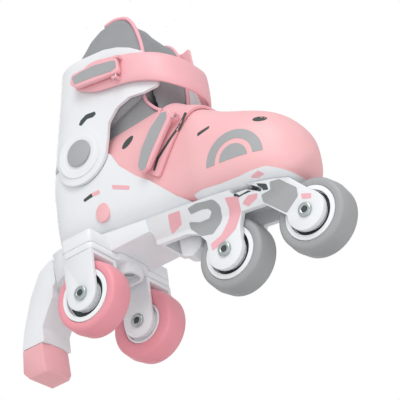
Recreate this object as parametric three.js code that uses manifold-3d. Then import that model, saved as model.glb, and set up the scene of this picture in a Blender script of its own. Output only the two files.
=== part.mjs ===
// Child's convertible roller skate: two wheels in line in front, and two rear wheels side by side
// that swing into line with them. Millimetres, +Z up, +X to the toe, +Y to the wearer's left.
import * as THREE from "three";
import { mergeVertices } from "three/addons/utils/BufferGeometryUtils.js";
import Module from "manifold-3d";

const wasm = await Module();
wasm.setup();

// ---- Driving dimensions -------------------------------------------------------------------------
const gap = 0.3; // between pieces that touch
const runningGap = 0.4; // between pieces that turn or slide on each other

// Wheels
const wheelRadius = 32;
const wheelWidth = 24;
const hubRadius = 18.5; // hub barrel under the tyre
const hubRimRadius = 23.3; // rim that shows on the outer side
const hubRimDepth = 4.3;
const hubRimProud = 0.6;
const bearingRadius = 11;
const bearingWidth = 7;
const bearingInset = 0.5; // from the wheel's side
const bearingBossRadius = 6;
const axleRadius = 3.7;
const axlePlay = 0.3; // between the bolt and the bearing's bore
const boltHeadRadius = 6.2;
const boltHeadHeight = 2.1;
const socketRadius = 2.6;
const socketDepth = 1.5;
const dropoutRadius = 17;
const sideClearance = 1.3; // between a wheel and the leg beside it

// Running layout, from the kingpin of the rear wheels
const kingpinX = -58.2;
const swivelRadius = 37.5; // from the kingpin to each rear fork's pivot
const secondWheelX = 63.8;
const frontWheelX = 143.1;

// Rear forks and the swivel block that carries them
const forkLeg = 3.4;
const forkHalfLength = 15;
const bridgeClearance = 1.2; // over the tyre
const bridgeThickness = 3.8;
const armThickness = 6;
const armHalfWidth = 16;
const armReach = 54.5;
const armCorner = 5;
const armMiddle = [20, 22]; // half sizes of the wider middle of the arm, round the lock pin
const pinRadius = 4;
const pinHeadRadius = 7;
const pinHeadHeight = 2.4;
const hubBossRadius = 12.5;
const hubBossDrop = 9;
const kingpinRadius = 4;
const kingpinHeadRadius = 8;
const kingpinHeadHeight = 5;
const kingpinNutHeight = 4.5;
const lockRadius = 4.2;
const lockX = 14; // from the kingpin

// Chassis
const wallThickness = 5;
const channelClearance = 1.5; // between a front wheel and the wall
const deckThickness = 4;
const deckFlare = 16; // height over which the walls flare out to the boot
const chassisRear = -112;
const chassisToe = 134;
const chassisDepth = 19.1; // from the turntable up to the sole, over the kingpin
const chassisHalfWidth = 30;
const heelScrewPlaces = [-84, -18];
const heelScrewRadius = 2.5;
const heelScrewHead = 5;
const heelScrewDepth = 9;
const outriggerHeight = 11.5;
const outriggerInner = 24;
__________
[Challenge]
Select every line of the material above holding the word "manifold" and copy it.

[Result of the task]
Recreate this object as parametric three.js code that uses manifold-3d. Then import that model, saved as model.glb, and set up the scene of this picture in a Blender script of its own. Output only the two files.
import Module from "manifold-3d";